**What is asked**:
Take all the material and copy it exactly.

**Source material**:
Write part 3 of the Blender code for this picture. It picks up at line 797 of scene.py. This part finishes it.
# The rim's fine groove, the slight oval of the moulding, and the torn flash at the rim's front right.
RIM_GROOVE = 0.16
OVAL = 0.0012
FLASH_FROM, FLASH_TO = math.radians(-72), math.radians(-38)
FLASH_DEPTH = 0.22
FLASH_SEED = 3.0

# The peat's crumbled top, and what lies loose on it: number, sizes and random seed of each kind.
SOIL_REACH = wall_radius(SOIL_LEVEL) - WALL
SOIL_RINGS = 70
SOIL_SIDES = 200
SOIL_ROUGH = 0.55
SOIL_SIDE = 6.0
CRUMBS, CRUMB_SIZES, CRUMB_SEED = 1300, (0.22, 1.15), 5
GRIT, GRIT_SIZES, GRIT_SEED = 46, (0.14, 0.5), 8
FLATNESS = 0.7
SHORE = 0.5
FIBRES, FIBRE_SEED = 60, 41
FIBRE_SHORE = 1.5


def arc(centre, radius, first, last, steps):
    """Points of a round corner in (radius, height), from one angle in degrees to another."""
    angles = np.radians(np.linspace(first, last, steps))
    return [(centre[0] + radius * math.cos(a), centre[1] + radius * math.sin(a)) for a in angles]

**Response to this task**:
Write part 3 of the Blender code for this picture. It picks up at line 797 of scene.py. This part finishes it.
# The rim's fine groove, the slight oval of the moulding, and the torn flash at the rim's front right.
RIM_GROOVE = 0.16
OVAL = 0.0012
FLASH_FROM, FLASH_TO = math.radians(-72), math.radians(-38)
FLASH_DEPTH = 0.22
FLASH_SEED = 3.0

# The peat's crumbled top, and what lies loose on it: number, sizes and random seed of each kind.
SOIL_REACH = wall_radius(SOIL_LEVEL) - WALL
SOIL_RINGS = 70
SOIL_SIDES = 200
SOIL_ROUGH = 0.55
SOIL_SIDE = 6.0
CRUMBS, CRUMB_SIZES, CRUMB_SEED = 1300, (0.22, 1.15), 5
GRIT, GRIT_SIZES, GRIT_SEED = 46, (0.14, 0.5), 8
FLATNESS = 0.7
SHORE = 0.5
FIBRES, FIBRE_SEED = 60, 41
FIBRE_SHORE = 1.5


def arc(centre, radius, first, last, steps):
    """Points of a round corner in (radius, height), from one angle in degrees to another."""
    angles = np.radians(np.linspace(first, last, steps))
    return [(centre[0] + radius * math.cos(a), centre[1] + radius * math.sin(a)) for a in angles]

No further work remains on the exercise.